Location
- 79980 Delight Valley School Road Cottage Grove, Oregon 97424 United States
- 43°47′10″N 123°03′34″W﻿ / ﻿43.786244°N 123.059503°W

Information
- Type: Public
- Motto: School of Sustainability
- School district: South Lane School District
- Principal: Halie Ketcher
- Grades: 9-12
- Enrollment: 78
- Mascot: Bear
- Website: https://www.slane.k12.or.us/kennedy

= Al Kennedy Alternative High School =

Al Kennedy Alternative High School is a public alternative high school operated by the South Lane School District located in Cottage Grove, Oregon, United States. The school serves grades 9–12. It is a small school with a 16:1 student teacher ratio and 84 total students in 2023. Its stated goals are to incorporate experiential and service-learning approaches, including activities related to conservation management, agriculture, forestry and environmental monitoring.

== Sustainability as The Organizing Framework ==

The school curriculum promotes teaching sustainability, ecological responsibility and social responsibility and that the three are linked. The school's students grow and donate produce, work with energy-efficient architecture, restore wetlands, participate in sustainable forestry initiatives, plant community gardens, teach elementary school students, build trails, raise salmon, plant trees, count fish and keep bees.

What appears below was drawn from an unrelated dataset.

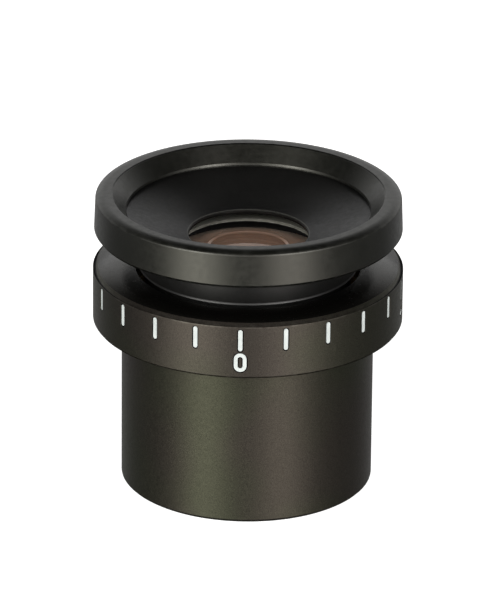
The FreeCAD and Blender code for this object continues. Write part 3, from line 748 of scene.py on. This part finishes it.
def add_floor():
    """White sweep that glows a little, as an evenly lit table does, so that shadows stay faint."""
    mesh = bpy.data.meshes.new("floor")
    reach = 6.0
    mesh.from_pydata([(-reach, -reach, 0), (reach, -reach, 0), (reach, reach, 0), (-reach, reach, 0)], [],
                     [(0, 1, 2, 3)])
    floor = bpy.data.objects.new("floor", mesh)
    bpy.context.collection.objects.link(floor)
    floor.visible_glossy = False
    paint = bpy.data.materials.new("floor_white")
    paint.use_nodes = True
    shader = paint.node_tree.nodes["Principled BSDF"]
    shader.inputs["Base Color"].default_value = (0.6, 0.6, 0.6, 1)
    shader.inputs["Roughness"].default_value = 0.8
    shader.inputs["Specular IOR Level"].default_value = 0.1
    shader.inputs["Emission Color"].default_value = (1, 1, 1, 1)
    shader.inputs["Emission Strength"].default_value = 0.93
    mesh.materials.append(paint)


def add_softbox(name, azimuth, elevation, distance, width, height, watts, colour=(1, 1, 1)):
    """Rectangular soft light that faces the object. Azimuth 0 is the camera's side."""
    lamp = bpy.data.lights.new(name, "AREA")
    lamp.shape = "RECTANGLE"
    lamp.size = width
    lamp.size_y = height
    lamp.energy = watts
    lamp.color = colour
    around = math.radians(azimuth)
    up = math.radians(elevation)
    back = Vector((math.sin(around) * math.cos(up), -math.cos(around) * math.cos(up), math.sin(up)))
    light = bpy.data.objects.new(name, lamp)
    light.matrix_world = Matrix.LocRotScale(back * distance, back.to_track_quat("Z", "Y"), None)
    bpy.context.collection.objects.link(light)


def add_world():
    """Dim studio: soft panels and a lit horizon in front, a pale backdrop and the table's end behind."""
    world = bpy.data.worlds.new("studio")
    world.use_nodes = True
    tree = world.node_tree
    split = tree.nodes.new("ShaderNodeSeparateXYZ")
    tree.links.new(tree.nodes.new("ShaderNodeTexCoord").outputs["Generated"], split.inputs["Vector"])
    ahead = math_node(tree, "MULTIPLY", split.outputs["Y"], -1.0)
    azimuth = math_node(tree, "ARCTAN2", split.outputs["X"], ahead)
    height = split.outputs["Z"]
    total = tree.nodes["Background"]
    total.inputs["Color"].default_value = (1, 1, 1, 1)
    backdrop = math_node(tree, "MULTIPLY", spread(tree, split.outputs["Y"], 0.3, 0.8, 0.0, 0.75),
                         math_node(tree, "MULTIPLY", spread(tree, height, -0.1, 0.15),
                                   spread(tree, height, 0.6, 0.45)))
    ambient = spread(tree, height, 0.25, 0.6, 0.14, 0.03)
    table_end = math_node(tree, "MULTIPLY", spread(tree, split.outputs["Y"], 0.5, 0.9, 0.0, 0.22),
                          spread(tree, height, 0.1, -0.1))
    horizon = math_node(tree, "MULTIPLY", spread(tree, ahead, 0.1, 0.6, 0.0, 1.6),
                        math_node(tree, "MULTIPLY", spread(tree, height, -0.12, 0.0),
                                  spread(tree, height, 0.30, 0.15)))
    for extra in (ambient, table_end, horizon):
        backdrop = math_node(tree, "ADD", backdrop, extra)
    tree.links.new(backdrop, total.inputs["Strength"])
    result = total.outputs["Background"]
    for middle, width, strength, colour in (
        (-38, 17, 4.3, (1.0, 0.98, 0.90, 1)),
        (32, 16, 3.5, (1.0, 0.95, 0.90, 1)),
    ):
        off = math_node(tree, "DIVIDE", math_node(tree, "SUBTRACT", azimuth, math.radians(middle)),
                        math.radians(width))
        fall = math_node(tree, "EXPONENT", math_node(tree, "MULTIPLY",
                                                     math_node(tree, "MULTIPLY", off, off), -1.0))
        window = math_node(tree, "MULTIPLY", spread(tree, height, -0.85, -0.3),
                           spread(tree, height, 0.85, 0.5))
        panel = tree.nodes.new("ShaderNodeBackground")
        panel.inputs["Color"].default_value = colour
        tree.links.new(math_node(tree, "MULTIPLY", math_node(tree, "MULTIPLY", fall, window), strength),
                       panel.inputs["Strength"])
        both = tree.nodes.new("ShaderNodeAddShader")
        tree.links.new(result, both.inputs[0])
        tree.links.new(panel.outputs["Background"], both.inputs[1])
        result = both.outputs["Shader"]
    tree.links.new(result, tree.nodes["World Output"].inputs["Surface"])
    bpy.context.scene.world = world


add_camera()
add_floor()
add_world()
add_softbox("softbox_left", -42, 25, 1.0, 0.35, 0.5, 3)
add_softbox("softbox_right", 36, 25, 1.0, 0.35, 0.5, 3)
bpy.context.scene.view_settings.view_transform = "Standard"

The school incorporates organic farming practices into its curriculum, with instructional activities including soil testing, planting and cultivating crops, measuring agricultural outcomes, and marketing agricultural products. In 2008, the school partnered with Healing Harvest, a nonprofit organization based in Cottage Grove, Oregon, to design and build organic gardens at elementary schools across the South Lane School District. The partnership also included the development of a master garden on the Kennedy campus.

Students also participate in activities related to sustainable architecture, including instruction on alternative building practices and their historical development. Coursework has included participation in local building projects, such as the construction of a sustainable housing prototype intended for low-income communities.

The school collaborates with local landowners to manage forested and open lands. Student activities include assessing land use in collaboration with landowners, applying trigonometry to facilitate land parcel boundary calculations, rebuilding wildlife habitats, and conducting forest species inventories. Students also work with conservation agencies to draft land management plans and assist landowners with their implementation.

The Energy Management Program at Al Kennedy Alternative High School partners with Lane Community College. In the winter trimester of 2009, the school began offering a College Now course titled Sustainability 101. The course is taught jointly by high school and college instructors and includes instruction related to conservation and energy systems.

== Kennedy Conservation Corps ==
The Kennedy Conservation Corps engages students in the workings of regional and national conservation organizations. Kennedy has engaged in a number of fee-for-service projects with the U.S. Forest Service, Coast Fork Willamette Watershed Council, and private landowners.

== Apiary ==
In March 2010, the school installed three beehives on campus to start a beekeeping program. The Kennedy Apiary promotes vegetable growth in the neighboring community garden, and the beehives allow students to gain hands-on experience studying the ecology of the honeybee.

== Academics ==
In 2008, 44% of the school's seniors received a high school diploma, significantly less than the 74.2% average for the state. Of 48 students, 21 graduated, 21 dropped out, and six were still in high school in 2009. In 2024, 42% of the school's seniors received a high school diploma. Of 52 students, 22 graduated, and 24 dropped out.